● **WHAT IS BEING ASKED**: Restate word for word the lines beginning at the one that contains "finish(make_motor_shaft(), steel)" and ending at the one that contains "the imported frame."; include both and nothing else.

· · · ·

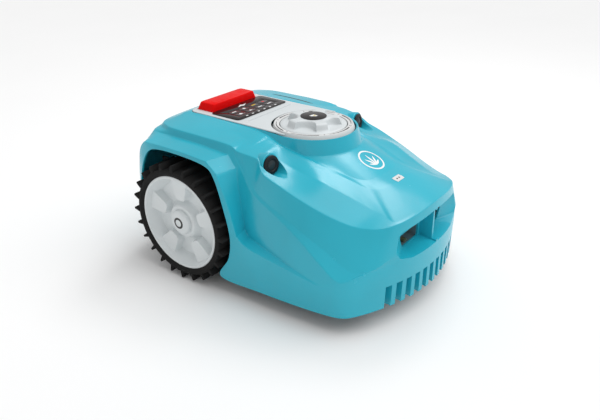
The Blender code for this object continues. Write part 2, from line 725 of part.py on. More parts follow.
def make_gear_motor(side):
    """Flat gear housing inside the chassis wall with the motor can towards the middle."""
    low, high = sorted((side * 0.0900, side * 0.1150))
    case = box(side_name("gear_motor", side), (low, AXLE_Y - 0.030, AXLE_Z - 0.0180),
               (high, AXLE_Y + 0.034, AXLE_Z + 0.030))
    can = cone("can", (side * 0.0920, AXLE_Y + 0.012, AXLE_Z + 0.006), (-side, 0, 0), 0.062,
               0.0185, None, 24)
    bore = cone("bore", (side * 0.0970, AXLE_Y, AXLE_Z), (side, 0, 0), 0.030, AXLE_R + RUN, None, 24)
    return cut(join(case, can), bore)


# ---------------------------------------------------------------- casters
def make_caster_wheel(side):
    x = side * CASTER_X
    y = CASTER_Y + CASTER_TRAIL
    half = CASTER_WIDTH / 2
    bore = 0.0030 + GAP
    profile = [(bore, -half), (CASTER_R - 0.0050, -half), (CASTER_R, -half + 0.0050),
               (CASTER_R, half - 0.0050), (CASTER_R - 0.0050, half), (bore, half)]
    wheel = turned(side_name("caster_wheel", side), profile, (0, 0, 0), (0, 0, 1), 28)
    wheel.data.transform(Matrix.Translation((x, y, CASTER_R)) @ axis_matrix((1, 0, 0)))
    return wheel


def make_caster_pin(side):
    x = side * CASTER_X
    return cone(side_name("caster_pin", side), (x - 0.0165, CASTER_Y + CASTER_TRAIL, CASTER_R),
                (1, 0, 0), 0.033, 0.0030, None, 16)


def make_caster_fork(side):
    """Two cheeks and a bridge on a vertical stem that turns in the chassis."""
    x = side * CASTER_X
    y = CASTER_Y
    inner, outer = CASTER_WIDTH / 2 + 0.0010, CASTER_WIDTH / 2 + 0.0045
    top = CASTER_R * 2 + 0.0020
    fork = box(side_name("caster_fork", side), (x - outer, y - 0.014, top),
               (x + outer, y + CASTER_TRAIL + 0.010, top + 0.0045))
    cheek = [(y - 0.014, top + 0.001), (y + CASTER_TRAIL - 0.009, CASTER_R - 0.006),
             (y + CASTER_TRAIL + 0.009, CASTER_R - 0.006), (y + CASTER_TRAIL + 0.010, top + 0.001)]
    for a, b in ((-outer, -inner), (inner, outer)):
        join(fork, prism("cheek", cheek, x + a, x + b, "YZ"))
    stem = cone("stem", (x, y, top + 0.002), (0, 0, 1), 0.036, 0.0060, None, 24)
    pin = cone("pin_hole", (x - 0.020, y + CASTER_TRAIL, CASTER_R), (1, 0, 0), 0.040,
               0.0030 + GAP, None, 16)
    return cut(join(fork, stem), pin)


# ---------------------------------------------------------------- chassis
CHASSIS_OUTLINE = [(0.000, -0.2230), (0.060, -0.2180), (0.118, -0.2050), (0.148, -0.1850),
                   (0.158, -0.1500), (0.160, -0.0700), (0.1500, -0.0200), (0.1190, -0.0120),
                   (0.1190, 0.2200), (0.1050, 0.2360), (0.000, 0.2430)]
BATTERY_Y = (0.1620, 0.2230)


def both_halves(outline):
    return outline + [(-x, y) for x, y in reversed(outline) if x > 0]


def make_chassis():
    """Floor with side walls between the drive wheels, a rear battery bay and caster bosses."""
    chassis = prism("chassis", both_halves(CHASSIS_OUTLINE), *FLOOR_Z)
    top = FLOOR_Z[1] - 0.001
    for side in (-1, 1):
        low, high = sorted((side * 0.1155, side * 0.1190))
        join(chassis, box("wall", (low, -0.0060, 0.0500), (high, 0.2190, 0.1750)))
        boss = cone("boss", (side * CASTER_X, CASTER_Y, top), (0, 0, 1), 0.026, 0.0120, None, 24)
        join(chassis, boss)
    bay = box("bay", (-0.1000, BATTERY_Y[0] - 0.006, 0.0440), (0.1000, BATTERY_Y[1] + 0.006, top))
    join(chassis, bay)
    battery_room = box("room", (-0.0925, BATTERY_Y[0] - 0.0015, 0.0300),
                       (0.0925, BATTERY_Y[1] + 0.0015, 0.0850 - 0.002))
    motor_hole = cone("motor_hole", (0, DIAL_Y, 0.060), (0, 0, 1), 0.040, MOTOR_R + 0.004, None, 28)
    cut(chassis, battery_room, motor_hole)
    for side in (-1, 1):
        axle = cone("axle_hole", (side * 0.1100, AXLE_Y, AXLE_Z), (side, 0, 0), 0.014,
                    AXLE_R + 0.0025, None, 24)
        stem = cone("stem_hole", (side * CASTER_X, CASTER_Y, 0.070), (0, 0, 1), 0.060,
                    0.0060 + RUN, None, 24)
        cut(chassis, axle, stem)
    return chassis


def make_battery():
    return box("battery_pack", (-0.0900, BATTERY_Y[0], 0.0485), (0.0900, BATTERY_Y[1], 0.0820))


def make_battery_cover():
    return box("battery_cover", (-0.0920, BATTERY_Y[0] - 0.001, 0.0445),
               (0.0920, BATTERY_Y[1] + 0.001, 0.0480))


def make_guide_rod(side):
    return cone(side_name("guide_rod", side), (side * 0.0460, DIAL_Y, FLOOR_Z[1] + GAP), (0, 0, 1),
                0.075, 0.0040, None, 20)


def make_main_board():
    return box("main_board", (-0.0560, 0.0700, 0.1960), (0.0560, 0.1500, 0.1980))


def make_board_frame():
    """Bridge between the chassis walls that carries the main board."""
    frame = box("board_frame", (-0.1150, 0.0660, 0.1860), (0.1150, 0.1540, 0.1900))
    for side in (-1, 1):
        low, high = sorted((side * 0.1115, side * 0.1150))
        join(frame, box("leg", (low, 0.0700, 0.1500), (high, 0.1500, 0.1870)))
    posts = [cone("post", (x, y, 0.1890), (0, 0, 1), 0.0067, 0.0035, None, 12)
             for x in (-0.050, 0.050) for y in (0.076, 0.144)]
    return join(frame, merged("posts", posts))


def make_loop_coil(side):
    """Coil that feels the boundary wire, upright on the floor near the front."""
    low, high = sorted((side * 0.0560, side * 0.0680))
    return box(side_name("wire_sensor", side), (low, -0.2020, FLOOR_Z[1] + GAP),
               (high, -0.1700, FLOOR_Z[1] + 0.020))


def make_cover_mount(cover, index, x, y):
    """Rubber post between the chassis floor and the cover."""
    top = underside_z(cover, x, y) - 0.0045
    low = FLOOR_Z[1] + GAP
    post = cone(f"cover_mount_{index}", (x, y, low), (0, 0, 1), top - low, 0.0085, 0.0070, 24)
    return post


# ---------------------------------------------------------------- cutting system
def make_motor_carriage():
    """Plate that holds the cutting motor, slides on the rods and hangs on the lift screw."""
    z0, z1 = 0.0920, 0.0980
    outline = [(-0.0560, -0.008), (-0.0400, -0.020), (-0.0200, -0.0360), (0.0200, -0.0360),
               (0.0400, -0.020), (0.0560, -0.008), (0.0560, 0.008), (0.0400, 0.020),
               (0.0200, 0.0360), (-0.0200, 0.0360), (-0.0400, 0.020), (-0.0560, 0.008)]
    plate = prism("motor_carriage", [(x, DIAL_Y + y) for x, y in outline], z0, z1)
    can = cone("cup", (0, DIAL_Y, z1 - 0.001), (0, 0, 1), 0.0430, MOTOR_R + 0.003, None, 28)
    sleeve = cone("sleeve", (0, DIAL_Y, 0.1380), (0, 0, 1), SLEEVE_TOP - 0.1380, 0.0120, None, 24)
    join(plate, can, sleeve)
    room = cone("room", (0, DIAL_Y, 0.0800), (0, 0, 1), 0.1370 - 0.0800, MOTOR_R + GAP, None, 28)
    screw = cone("screw", (0, DIAL_Y, 0.1450), (0, 0, 1), 0.070, LIFT_SCREW_R + RUN, None, 24)
    rods = [cone("rod", (side * 0.0460, DIAL_Y, 0.080), (0, 0, 1), 0.030, 0.0040 + RUN, None, 20)
            for side in (-1, 1)]
    return cut(plate, room, screw, *rods)


def make_cutting_motor():
    return cone("cutting_motor", (0, DIAL_Y, 0.0650), (0, 0, 1), 0.0700, MOTOR_R, None, 28)


def make_motor_shaft():
    return cone("motor_shaft", (0, DIAL_Y, DISC_Z[0]), (0, 0, 1),
                0.0647 - DISC_Z[0], 0.0040, None, 20)


def make_blade_disc():
    z0, z1 = DISC_Z
    profile = [(0.0040 + GAP, z0), (DISC_R, z0), (DISC_R, z1), (0.0140, z1), (0.0120, z1 + 0.012),
               (0.0040 + GAP, z1 + 0.012)]
    disc = turned("blade_disc", profile, (0, DIAL_Y, 0), segments=36)
    holes = []
    for i in range(BLADES):
        x, y = pivot(i)
        holes.append(cone("hole", (x, y, 0.015), (0, 0, 1), 0.020, 0.0022 + GAP, None, 16))
    return cut(disc, merged("disc_holes", holes))


def blade_angle(index):
    return math.radians(90 + 360 * index / BLADES)


def pivot(index):
    angle = blade_angle(index)
    return BLADE_PIVOT_R * math.cos(angle), DIAL_Y + BLADE_PIVOT_R * math.sin(angle)


def make_blade(index):
    """Small pivoting blade that points outwards."""
    x, y = pivot(index)
    outline = [(-0.0080, -0.0060), (0.0250, -0.0080), (0.0300, -0.0040), (0.0300, 0.0040),
               (0.0250, 0.0080), (-0.0080, 0.0060)]
    blade = prism(f"blade_{index + 1}", outline, 0, BLADE_Z[1] - BLADE_Z[0])
    cut(blade, cone("hole", (0, 0, -0.01), (0, 0, 1), 0.02, 0.0022 + RUN, None, 16))
    turn = Matrix.Rotation(blade_angle(index), 4, "Z")
    blade.data.transform(Matrix.Translation((x, y, BLADE_Z[0])) @ turn)
    return blade


def make_blade_screw(index):
    x, y = pivot(index)
    profile = [(0, 0.0175), (0.0046, 0.0175), (0.0046, BLADE_Z[0] - GAP),
               (0.0022, BLADE_Z[0] - GAP), (0.0022, DISC_Z[1] + 0.0010), (0, DISC_Z[1] + 0.0010)]
    return turned(f"blade_screw_{index + 1}", profile, (x, y, 0), segments=16)


# ---------------------------------------------------------------- assembly
def build_outside():
    """Cover, top deck, sensors and charging sockets."""
    teal = material("teal_plastic", TEAL, 0.35)
    grey = material("light_grey_plastic", LIGHT_GREY, 0.40)
    white = material("white_plastic", WHITE, 0.40)
    black = material("black_plastic", BLACK, 0.45)
    dark = material("socket_plastic", DARK_GREY, 0.50)
    contact = material("contact_metal", BRASS, 0.30, 1.0)
    cover = finish(make_upper_cover(), teal)
    finish(make_top_panel(), grey)
    finish(make_keypad(), material("keypad_film", DARK_GREY, 0.15))
    finish(make_stop_button(), material("red_plastic", RED, 0.35))
    for index in range(len(KEY_X) * len(KEY_Y)):
        finish(make_key(index), black)
    finish(make_dial_ring(), white)
    finish(make_height_knob(), grey)
    finish(make_knob_cap(), black)
    finish(make_label(), white)
    for side in (-1, 1):
        finish(make_sensor(side), dark)
        finish(make_socket(side), dark)
        finish(make_contact(side), contact)
    return cover


def build_running_gear():
    """Drive wheels with their gear motors, and the front casters."""
    steel = material("steel", STEEL, 0.30, 1.0)
    rubber = material("tyre_rubber", BLACK, 0.75)
    rim = material("rim_plastic", RIM_GREY, 0.40)
    dark = material("dark_plastic", DARK_GREY, 0.55)
    for side in (-1, 1):
        finish(make_tyre(side), rubber)
        finish(make_rim(side), rim)
        finish(make_hub_cap(side), rim)
        finish(make_axle(side), steel)
        finish(make_gear_motor(side), dark)
        finish(make_caster_wheel(side), dark)
        finish(make_caster_fork(side), dark)
        finish(make_caster_pin(side), steel)


def build_chassis(cover):
    """Chassis and what it carries; the rubber mounts reach up to the cover."""
    dark = material("chassis_plastic", DARK_GREY, 0.55)
    steel = material("rod_steel", STEEL, 0.25, 1.0)
    coil = material("coil_wire", BRASS, 0.40, 0.6)
    rubber = material("mount_rubber", BLACK, 0.80)
    finish(make_chassis(), dark)
    finish(make_battery(), material("battery_wrap", BLUE, 0.35))
    finish(make_battery_cover(), dark)
    finish(make_board_frame(), dark)
    finish(make_main_board(), material("circuit_board", GREEN, 0.40))
    for side in (-1, 1):
        finish(make_guide_rod(side), steel)
        finish(make_loop_coil(side), coil)
    for index, x in enumerate((-MOUNT_X, MOUNT_X)):
        finish(make_cover_mount(cover, index + 1, x, MOUNT_Y), rubber)


def build_cutting_system():
    """Lift screw, motor on its carriage, and the disc with three pivoting blades."""
    steel = material("blade_steel", STEEL, 0.25, 1.0)
    dark = material("carriage_plastic", DARK_GREY, 0.50)
    finish(make_lift_screw(), steel)
    finish(make_motor_carriage(), dark)
    finish(make_cutting_motor(), steel)
    finish(make_motor_shaft(), steel)
    finish(make_blade_disc(), dark)
    for index in range(BLADES):
        finish(make_blade(index), steel)
        finish(make_blade_screw(index), steel)


def main():
    cover = build_outside()
    build_running_gear()
    build_chassis(cover)
    build_cutting_system()


if __name__ == "__main__":
    main()
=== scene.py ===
"""Robotic lawn mower: the finished surfaces of every piece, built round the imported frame.

Metres, +Z up, front towards -Y, and the machine is symmetric about the plane X = 0.
"""
import logging
import math
from collections.abc import Callable, Sequence
from dataclasses import dataclass
from enum import Enum
from functools import lru_cache

import bmesh
import bpy
from mathutils import Matrix, Vector
from mathutils.bvhtree import BVHTree


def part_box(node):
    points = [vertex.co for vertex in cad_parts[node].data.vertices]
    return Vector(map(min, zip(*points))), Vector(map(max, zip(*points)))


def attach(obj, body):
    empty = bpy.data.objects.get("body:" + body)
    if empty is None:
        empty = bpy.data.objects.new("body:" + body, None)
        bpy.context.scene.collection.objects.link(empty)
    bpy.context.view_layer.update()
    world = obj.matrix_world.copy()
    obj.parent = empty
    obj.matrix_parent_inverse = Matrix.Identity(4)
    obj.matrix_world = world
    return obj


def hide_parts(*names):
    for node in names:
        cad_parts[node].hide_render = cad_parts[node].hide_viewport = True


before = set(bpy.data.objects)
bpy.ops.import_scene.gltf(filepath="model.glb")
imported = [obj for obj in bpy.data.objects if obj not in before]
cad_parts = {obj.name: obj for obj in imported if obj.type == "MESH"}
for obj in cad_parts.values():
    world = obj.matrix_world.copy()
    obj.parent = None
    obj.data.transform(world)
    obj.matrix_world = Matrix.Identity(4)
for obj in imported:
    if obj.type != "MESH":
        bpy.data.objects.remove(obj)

LOG = logging.getLogger("mower")
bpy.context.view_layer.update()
MM = 0.001
PRINT_THICKNESS = 0.00008
Point2 = tuple[float, float]
Colour = tuple[float, float, float]


class Side(Enum):
    """The machine's two sides; the value is the sign of X."""

    LEFT = 1
    RIGHT = -1

    def node(self, stem: str) -> str:
        """Name of this side's node."""
        return f"{stem}_{self.name.lower()}"


class Plane(Enum):
    """Plane that an outline is drawn in; the value orders its two axes and the third."""

    XY = (0, 1, 2)
    XZ = (0, 2, 1)
    YZ = (1, 2, 0)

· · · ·

● **RESULT OF THE TASK**:
    finish(make_motor_shaft(), steel)
    finish(make_blade_disc(), dark)
    for index in range(BLADES):
        finish(make_blade(index), steel)
        finish(make_blade_screw(index), steel)


def main():
    cover = build_outside()
    build_running_gear()
    build_chassis(cover)
    build_cutting_system()


if __name__ == "__main__":
    main()
=== scene.py ===
"""Robotic lawn mower: the finished surfaces of every piece, built round the imported frame.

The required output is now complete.